(Dataset records)
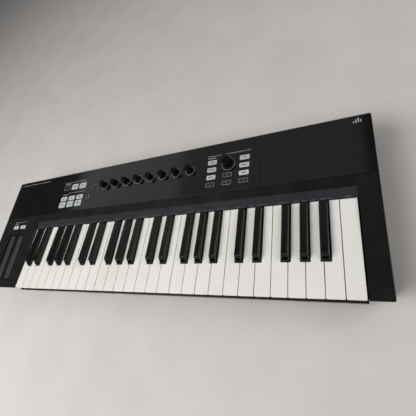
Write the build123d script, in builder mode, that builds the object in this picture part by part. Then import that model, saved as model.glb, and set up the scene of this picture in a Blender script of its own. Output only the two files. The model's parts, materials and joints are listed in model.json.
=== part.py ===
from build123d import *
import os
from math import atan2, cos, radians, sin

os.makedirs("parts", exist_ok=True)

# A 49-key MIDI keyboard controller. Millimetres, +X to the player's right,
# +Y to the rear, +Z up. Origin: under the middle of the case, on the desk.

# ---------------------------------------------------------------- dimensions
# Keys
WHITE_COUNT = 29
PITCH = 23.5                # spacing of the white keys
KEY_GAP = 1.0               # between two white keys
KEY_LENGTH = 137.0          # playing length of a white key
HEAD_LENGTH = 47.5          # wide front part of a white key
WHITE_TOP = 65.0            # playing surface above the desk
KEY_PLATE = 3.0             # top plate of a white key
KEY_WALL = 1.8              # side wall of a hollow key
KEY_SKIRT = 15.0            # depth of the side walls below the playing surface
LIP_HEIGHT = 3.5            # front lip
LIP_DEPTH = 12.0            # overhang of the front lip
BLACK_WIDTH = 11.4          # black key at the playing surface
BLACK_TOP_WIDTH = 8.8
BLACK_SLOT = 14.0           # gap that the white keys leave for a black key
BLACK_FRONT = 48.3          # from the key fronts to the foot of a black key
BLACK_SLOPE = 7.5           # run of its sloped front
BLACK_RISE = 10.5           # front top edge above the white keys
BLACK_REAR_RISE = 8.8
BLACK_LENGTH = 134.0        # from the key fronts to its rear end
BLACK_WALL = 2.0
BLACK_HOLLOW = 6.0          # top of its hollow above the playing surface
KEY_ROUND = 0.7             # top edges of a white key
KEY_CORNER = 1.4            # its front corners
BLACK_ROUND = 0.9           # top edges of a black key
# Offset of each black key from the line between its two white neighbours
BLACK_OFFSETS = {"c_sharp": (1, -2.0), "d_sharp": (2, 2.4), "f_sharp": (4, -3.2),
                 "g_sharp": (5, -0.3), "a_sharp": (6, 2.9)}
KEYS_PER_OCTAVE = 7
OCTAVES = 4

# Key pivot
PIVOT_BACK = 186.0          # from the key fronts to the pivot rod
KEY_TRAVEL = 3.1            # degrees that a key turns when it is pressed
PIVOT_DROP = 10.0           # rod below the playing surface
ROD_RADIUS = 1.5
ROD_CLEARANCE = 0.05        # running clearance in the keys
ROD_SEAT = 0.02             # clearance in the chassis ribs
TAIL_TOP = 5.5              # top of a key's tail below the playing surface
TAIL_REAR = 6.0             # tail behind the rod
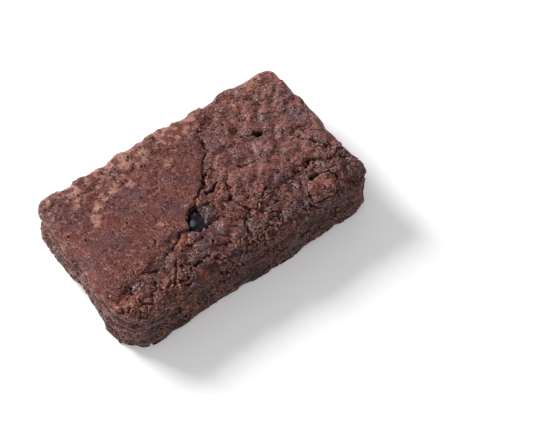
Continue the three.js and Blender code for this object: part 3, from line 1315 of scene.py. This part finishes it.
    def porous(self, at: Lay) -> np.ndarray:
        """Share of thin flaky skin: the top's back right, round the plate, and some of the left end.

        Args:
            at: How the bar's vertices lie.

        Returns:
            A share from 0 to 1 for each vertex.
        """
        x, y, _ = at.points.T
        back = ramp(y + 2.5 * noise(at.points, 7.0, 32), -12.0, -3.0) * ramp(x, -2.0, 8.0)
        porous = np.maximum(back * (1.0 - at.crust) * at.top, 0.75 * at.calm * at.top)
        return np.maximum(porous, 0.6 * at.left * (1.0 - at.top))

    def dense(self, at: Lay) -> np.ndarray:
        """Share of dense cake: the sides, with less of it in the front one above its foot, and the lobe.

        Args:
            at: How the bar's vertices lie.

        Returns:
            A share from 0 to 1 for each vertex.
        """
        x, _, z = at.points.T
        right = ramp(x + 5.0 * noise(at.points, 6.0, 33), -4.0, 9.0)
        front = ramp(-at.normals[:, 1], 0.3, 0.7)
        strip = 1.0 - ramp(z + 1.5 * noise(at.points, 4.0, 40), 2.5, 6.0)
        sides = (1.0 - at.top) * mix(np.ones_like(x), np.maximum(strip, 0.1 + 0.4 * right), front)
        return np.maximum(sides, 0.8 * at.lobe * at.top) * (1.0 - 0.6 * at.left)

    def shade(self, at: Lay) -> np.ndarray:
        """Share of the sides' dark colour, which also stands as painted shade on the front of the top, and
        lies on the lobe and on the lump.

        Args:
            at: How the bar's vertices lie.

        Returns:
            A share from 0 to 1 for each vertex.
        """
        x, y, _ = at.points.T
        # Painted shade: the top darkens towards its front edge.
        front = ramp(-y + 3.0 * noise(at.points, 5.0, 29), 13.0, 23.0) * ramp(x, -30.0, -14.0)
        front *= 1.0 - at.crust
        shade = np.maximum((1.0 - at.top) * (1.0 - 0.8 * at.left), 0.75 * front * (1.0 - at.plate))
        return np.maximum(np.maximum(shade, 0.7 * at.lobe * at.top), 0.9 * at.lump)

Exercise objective
Copy the records above exactly as they appear.

Solution for this problem
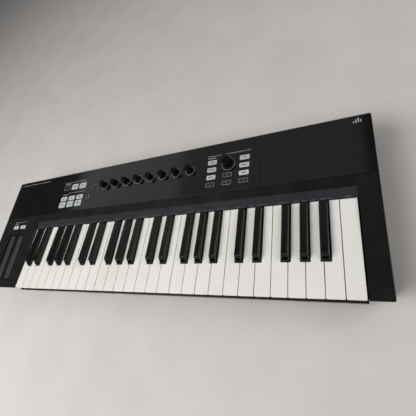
Write the build123d script, in builder mode, that builds the object in this picture part by part. Then import that model, saved as model.glb, and set up the scene of this picture in a Blender script of its own. Output only the two files. The model's parts, materials and joints are listed in model.json.
=== part.py ===
from build123d import *
import os
from math import atan2, cos, radians, sin

os.makedirs("parts", exist_ok=True)

# A 49-key MIDI keyboard controller. Millimetres, +X to the player's right,
# +Y to the rear, +Z up. Origin: under the middle of the case, on the desk.

# ---------------------------------------------------------------- dimensions
# Keys
WHITE_COUNT = 29
PITCH = 23.5                # spacing of the white keys
KEY_GAP = 1.0               # between two white keys
KEY_LENGTH = 137.0          # playing length of a white key
HEAD_LENGTH = 47.5          # wide front part of a white key
WHITE_TOP = 65.0            # playing surface above the desk
KEY_PLATE = 3.0             # top plate of a white key
KEY_WALL = 1.8              # side wall of a hollow key
KEY_SKIRT = 15.0            # depth of the side walls below the playing surface
LIP_HEIGHT = 3.5            # front lip
LIP_DEPTH = 12.0            # overhang of the front lip
BLACK_WIDTH = 11.4          # black key at the playing surface
BLACK_TOP_WIDTH = 8.8
BLACK_SLOT = 14.0           # gap that the white keys leave for a black key
BLACK_FRONT = 48.3          # from the key fronts to the foot of a black key
BLACK_SLOPE = 7.5           # run of its sloped front
BLACK_RISE = 10.5           # front top edge above the white keys
BLACK_REAR_RISE = 8.8
BLACK_LENGTH = 134.0        # from the key fronts to its rear end
BLACK_WALL = 2.0
BLACK_HOLLOW = 6.0          # top of its hollow above the playing surface
KEY_ROUND = 0.7             # top edges of a white key
KEY_CORNER = 1.4            # its front corners
BLACK_ROUND = 0.9           # top edges of a black key
# Offset of each black key from the line between its two white neighbours
BLACK_OFFSETS = {"c_sharp": (1, -2.0), "d_sharp": (2, 2.4), "f_sharp": (4, -3.2),
                 "g_sharp": (5, -0.3), "a_sharp": (6, 2.9)}
KEYS_PER_OCTAVE = 7
OCTAVES = 4

# Key pivot
PIVOT_BACK = 186.0          # from the key fronts to the pivot rod
KEY_TRAVEL = 3.1            # degrees that a key turns when it is pressed
PIVOT_DROP = 10.0           # rod below the playing surface
ROD_RADIUS = 1.5
ROD_CLEARANCE = 0.05        # running clearance in the keys
ROD_SEAT = 0.02             # clearance in the chassis ribs
TAIL_TOP = 5.5              # top of a key's tail below the playing surface
TAIL_REAR = 6.0             # tail behind the rod
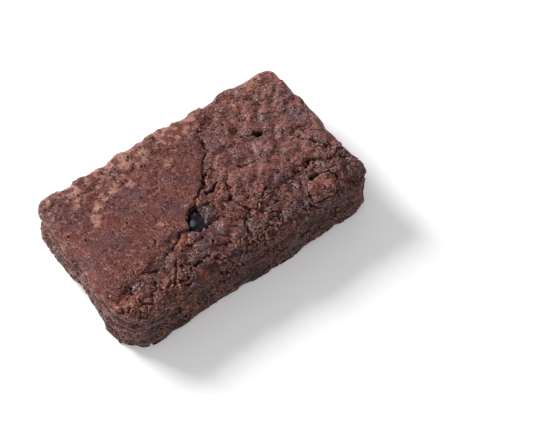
Continue the three.js and Blender code for this object: part 3, from line 1315 of scene.py. This part finishes it.
    def porous(self, at: Lay) -> np.ndarray:
        """Share of thin flaky skin: the top's back right, round the plate, and some of the left end.

        Args:
            at: How the bar's vertices lie.

        Returns:
            A share from 0 to 1 for each vertex.
        """
        x, y, _ = at.points.T
        back = ramp(y + 2.5 * noise(at.points, 7.0, 32), -12.0, -3.0) * ramp(x, -2.0, 8.0)
        porous = np.maximum(back * (1.0 - at.crust) * at.top, 0.75 * at.calm * at.top)
        return np.maximum(porous, 0.6 * at.left * (1.0 - at.top))

    def dense(self, at: Lay) -> np.ndarray:
        """Share of dense cake: the sides, with less of it in the front one above its foot, and the lobe.

        Args:
            at: How the bar's vertices lie.

        Returns:
            A share from 0 to 1 for each vertex.
        """
        x, _, z = at.points.T
        right = ramp(x + 5.0 * noise(at.points, 6.0, 33), -4.0, 9.0)
        front = ramp(-at.normals[:, 1], 0.3, 0.7)
        strip = 1.0 - ramp(z + 1.5 * noise(at.points, 4.0, 40), 2.5, 6.0)
        sides = (1.0 - at.top) * mix(np.ones_like(x), np.maximum(strip, 0.1 + 0.4 * right), front)
        return np.maximum(sides, 0.8 * at.lobe * at.top) * (1.0 - 0.6 * at.left)

    def shade(self, at: Lay) -> np.ndarray:
        """Share of the sides' dark colour, which also stands as painted shade on the front of the top, and
        lies on the lobe and on the lump.

        Args:
            at: How the bar's vertices lie.

        Returns:
            A share from 0 to 1 for each vertex.
        """
        x, y, _ = at.points.T
        # Painted shade: the top darkens towards its front edge.
        front = ramp(-y + 3.0 * noise(at.points, 5.0, 29), 13.0, 23.0) * ramp(x, -30.0, -14.0)
        front *= 1.0 - at.crust
        shade = np.maximum((1.0 - at.top) * (1.0 - 0.8 * at.left), 0.75 * front * (1.0 - at.plate))
        return np.maximum(np.maximum(shade, 0.7 * at.lobe * at.top), 0.9 * at.lump)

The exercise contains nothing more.